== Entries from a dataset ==
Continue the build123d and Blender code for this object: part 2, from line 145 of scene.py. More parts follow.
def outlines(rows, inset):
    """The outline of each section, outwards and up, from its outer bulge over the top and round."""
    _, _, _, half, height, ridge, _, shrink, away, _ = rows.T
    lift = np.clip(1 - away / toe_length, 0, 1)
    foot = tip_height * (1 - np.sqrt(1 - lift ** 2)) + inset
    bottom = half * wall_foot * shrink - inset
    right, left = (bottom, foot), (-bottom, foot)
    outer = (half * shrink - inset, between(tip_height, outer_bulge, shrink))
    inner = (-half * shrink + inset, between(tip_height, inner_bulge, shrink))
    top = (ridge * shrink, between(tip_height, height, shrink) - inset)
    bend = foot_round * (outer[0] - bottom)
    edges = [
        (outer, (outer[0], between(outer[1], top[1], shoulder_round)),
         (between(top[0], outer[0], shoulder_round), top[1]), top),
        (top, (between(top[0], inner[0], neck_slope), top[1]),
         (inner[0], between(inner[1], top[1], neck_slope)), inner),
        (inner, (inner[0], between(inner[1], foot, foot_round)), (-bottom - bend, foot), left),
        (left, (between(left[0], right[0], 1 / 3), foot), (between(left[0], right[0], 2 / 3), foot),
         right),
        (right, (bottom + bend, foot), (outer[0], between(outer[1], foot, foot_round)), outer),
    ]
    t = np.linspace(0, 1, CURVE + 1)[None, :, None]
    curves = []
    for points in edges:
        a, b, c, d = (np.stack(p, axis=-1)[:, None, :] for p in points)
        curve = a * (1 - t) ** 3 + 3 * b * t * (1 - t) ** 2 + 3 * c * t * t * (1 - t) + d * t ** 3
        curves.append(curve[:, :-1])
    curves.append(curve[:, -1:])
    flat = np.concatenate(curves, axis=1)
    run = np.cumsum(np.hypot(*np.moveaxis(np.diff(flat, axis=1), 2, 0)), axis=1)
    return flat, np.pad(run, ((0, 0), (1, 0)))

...

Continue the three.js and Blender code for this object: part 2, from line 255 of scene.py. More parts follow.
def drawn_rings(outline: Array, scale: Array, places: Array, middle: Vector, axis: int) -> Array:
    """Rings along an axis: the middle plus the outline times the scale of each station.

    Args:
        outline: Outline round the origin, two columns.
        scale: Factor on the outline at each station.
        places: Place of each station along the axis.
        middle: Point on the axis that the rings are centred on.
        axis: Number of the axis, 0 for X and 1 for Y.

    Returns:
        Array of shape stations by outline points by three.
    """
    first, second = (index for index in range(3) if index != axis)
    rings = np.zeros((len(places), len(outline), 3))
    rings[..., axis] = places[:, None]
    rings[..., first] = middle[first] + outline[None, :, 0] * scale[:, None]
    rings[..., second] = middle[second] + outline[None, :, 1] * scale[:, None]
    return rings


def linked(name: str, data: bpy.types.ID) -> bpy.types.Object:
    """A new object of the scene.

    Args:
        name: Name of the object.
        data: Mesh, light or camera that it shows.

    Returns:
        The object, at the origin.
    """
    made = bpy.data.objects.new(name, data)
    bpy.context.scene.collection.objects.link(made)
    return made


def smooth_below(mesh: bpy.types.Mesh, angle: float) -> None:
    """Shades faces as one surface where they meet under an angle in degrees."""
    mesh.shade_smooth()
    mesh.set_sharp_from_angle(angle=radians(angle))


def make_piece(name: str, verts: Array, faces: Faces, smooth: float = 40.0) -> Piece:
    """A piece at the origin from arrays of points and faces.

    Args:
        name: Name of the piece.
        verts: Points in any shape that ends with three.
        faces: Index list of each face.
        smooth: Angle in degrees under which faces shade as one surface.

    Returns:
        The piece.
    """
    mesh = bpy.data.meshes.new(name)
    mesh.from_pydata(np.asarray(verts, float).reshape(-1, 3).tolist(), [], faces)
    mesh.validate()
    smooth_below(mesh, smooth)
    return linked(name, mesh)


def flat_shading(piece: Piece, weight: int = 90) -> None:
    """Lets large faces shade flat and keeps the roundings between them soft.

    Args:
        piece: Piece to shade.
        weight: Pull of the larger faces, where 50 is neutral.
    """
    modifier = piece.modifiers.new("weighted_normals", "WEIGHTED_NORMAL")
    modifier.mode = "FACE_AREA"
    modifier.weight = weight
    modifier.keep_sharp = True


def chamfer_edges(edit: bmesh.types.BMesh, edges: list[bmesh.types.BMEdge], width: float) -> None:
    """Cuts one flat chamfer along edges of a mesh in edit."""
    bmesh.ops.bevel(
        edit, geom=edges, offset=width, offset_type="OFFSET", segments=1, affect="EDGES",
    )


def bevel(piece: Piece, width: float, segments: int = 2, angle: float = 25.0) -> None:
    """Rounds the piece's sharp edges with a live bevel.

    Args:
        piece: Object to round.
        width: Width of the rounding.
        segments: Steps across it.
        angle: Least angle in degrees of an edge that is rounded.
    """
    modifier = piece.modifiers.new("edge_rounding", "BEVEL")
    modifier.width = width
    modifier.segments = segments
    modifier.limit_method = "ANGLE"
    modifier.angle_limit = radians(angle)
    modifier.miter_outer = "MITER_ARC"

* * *

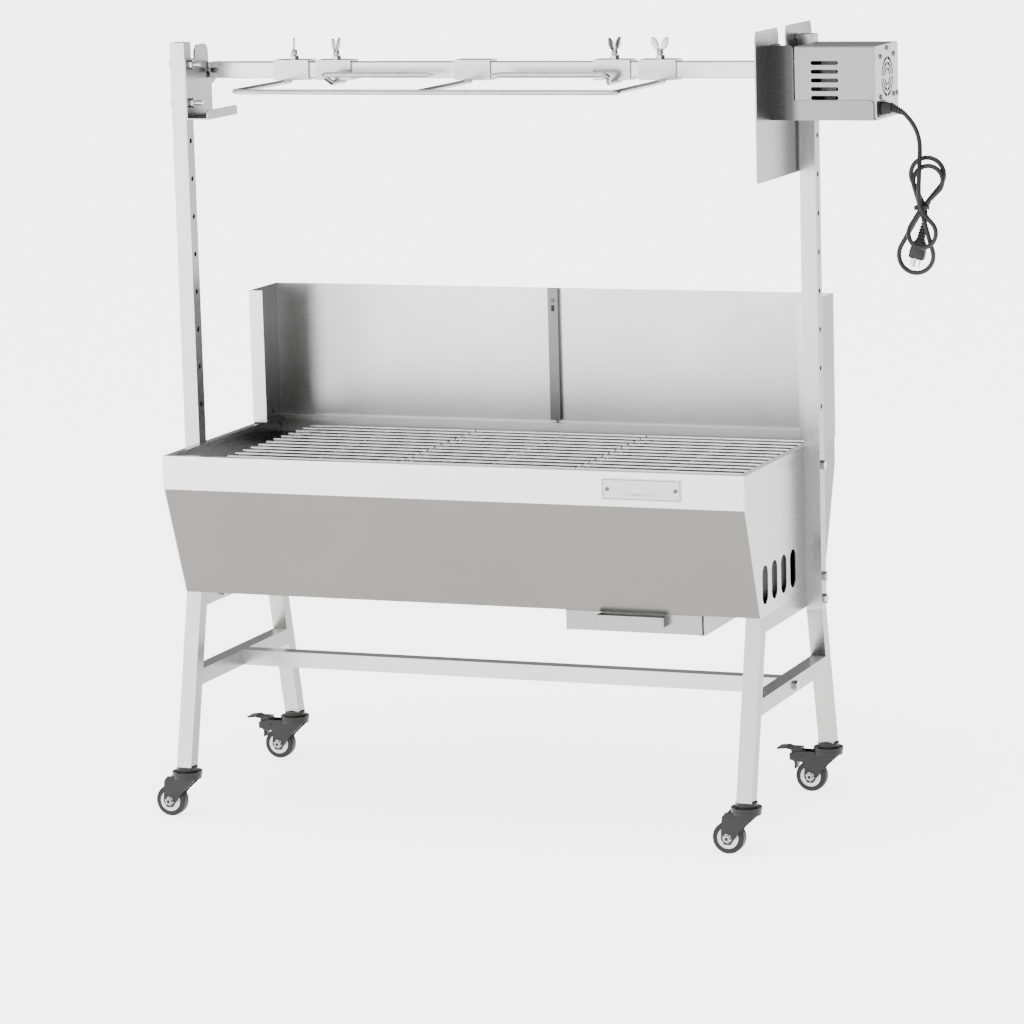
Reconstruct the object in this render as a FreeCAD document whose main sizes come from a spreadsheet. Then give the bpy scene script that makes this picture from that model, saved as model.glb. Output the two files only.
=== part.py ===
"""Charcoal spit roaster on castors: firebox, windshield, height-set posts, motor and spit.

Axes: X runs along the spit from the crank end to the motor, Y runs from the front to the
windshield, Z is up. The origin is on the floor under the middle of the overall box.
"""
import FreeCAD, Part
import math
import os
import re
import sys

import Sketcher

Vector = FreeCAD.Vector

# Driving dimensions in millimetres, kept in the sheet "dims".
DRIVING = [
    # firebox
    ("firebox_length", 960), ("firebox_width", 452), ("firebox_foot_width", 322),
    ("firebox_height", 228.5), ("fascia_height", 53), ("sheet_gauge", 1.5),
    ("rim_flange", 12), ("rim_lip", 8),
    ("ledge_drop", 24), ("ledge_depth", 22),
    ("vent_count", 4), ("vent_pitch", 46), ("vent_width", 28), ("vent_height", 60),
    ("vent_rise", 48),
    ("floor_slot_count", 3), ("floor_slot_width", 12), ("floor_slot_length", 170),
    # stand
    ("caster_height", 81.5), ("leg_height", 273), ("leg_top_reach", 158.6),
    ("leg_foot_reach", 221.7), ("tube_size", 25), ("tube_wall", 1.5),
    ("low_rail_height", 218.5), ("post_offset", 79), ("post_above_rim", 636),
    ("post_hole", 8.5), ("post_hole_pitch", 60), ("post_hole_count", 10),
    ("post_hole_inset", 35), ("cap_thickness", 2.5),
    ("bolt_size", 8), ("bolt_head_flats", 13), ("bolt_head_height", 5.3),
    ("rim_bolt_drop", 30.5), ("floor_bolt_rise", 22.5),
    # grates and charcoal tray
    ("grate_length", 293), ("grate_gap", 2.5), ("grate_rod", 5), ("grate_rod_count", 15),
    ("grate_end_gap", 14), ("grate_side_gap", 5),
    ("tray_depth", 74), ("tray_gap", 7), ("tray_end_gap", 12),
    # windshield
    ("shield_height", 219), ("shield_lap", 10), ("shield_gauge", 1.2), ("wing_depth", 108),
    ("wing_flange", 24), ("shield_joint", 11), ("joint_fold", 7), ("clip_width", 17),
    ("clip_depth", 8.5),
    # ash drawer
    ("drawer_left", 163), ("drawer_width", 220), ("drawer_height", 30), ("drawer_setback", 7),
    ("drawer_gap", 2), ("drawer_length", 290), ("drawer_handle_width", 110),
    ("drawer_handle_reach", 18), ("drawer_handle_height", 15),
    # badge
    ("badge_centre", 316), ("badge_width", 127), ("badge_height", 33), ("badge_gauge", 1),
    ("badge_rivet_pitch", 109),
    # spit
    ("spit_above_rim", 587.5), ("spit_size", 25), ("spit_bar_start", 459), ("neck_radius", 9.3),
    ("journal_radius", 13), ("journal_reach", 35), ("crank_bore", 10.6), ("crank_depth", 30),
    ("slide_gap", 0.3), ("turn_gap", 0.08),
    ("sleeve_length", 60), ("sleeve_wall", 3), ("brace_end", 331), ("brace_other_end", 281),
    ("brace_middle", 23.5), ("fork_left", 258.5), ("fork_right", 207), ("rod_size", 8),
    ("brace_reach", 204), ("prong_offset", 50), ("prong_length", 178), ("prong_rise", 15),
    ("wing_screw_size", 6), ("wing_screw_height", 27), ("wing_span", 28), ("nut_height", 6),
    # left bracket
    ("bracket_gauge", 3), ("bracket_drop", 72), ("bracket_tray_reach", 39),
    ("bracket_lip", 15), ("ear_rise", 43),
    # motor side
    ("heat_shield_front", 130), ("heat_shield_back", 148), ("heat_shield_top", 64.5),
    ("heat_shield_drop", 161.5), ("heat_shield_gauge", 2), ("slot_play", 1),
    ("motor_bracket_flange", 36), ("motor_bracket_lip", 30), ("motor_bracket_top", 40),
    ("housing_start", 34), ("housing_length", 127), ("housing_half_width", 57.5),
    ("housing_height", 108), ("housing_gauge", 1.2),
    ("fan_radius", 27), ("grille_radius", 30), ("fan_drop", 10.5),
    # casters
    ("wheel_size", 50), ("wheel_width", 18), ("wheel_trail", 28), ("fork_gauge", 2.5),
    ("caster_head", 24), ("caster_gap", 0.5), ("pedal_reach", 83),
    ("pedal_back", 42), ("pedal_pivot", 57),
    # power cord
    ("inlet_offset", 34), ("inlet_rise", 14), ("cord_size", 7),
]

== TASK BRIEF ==
Give again, word for word, the lines starting at the line that has "Reconstruct the object" and ending at the line that has "motor and spit.", with both of those lines included and nothing else.

== WORKED ANSWER ==
Reconstruct the object in this render as a FreeCAD document whose main sizes come from a spreadsheet. Then give the bpy scene script that makes this picture from that model, saved as model.glb. Output the two files only.
=== part.py ===
"""Charcoal spit roaster on castors: firebox, windshield, height-set posts, motor and spit.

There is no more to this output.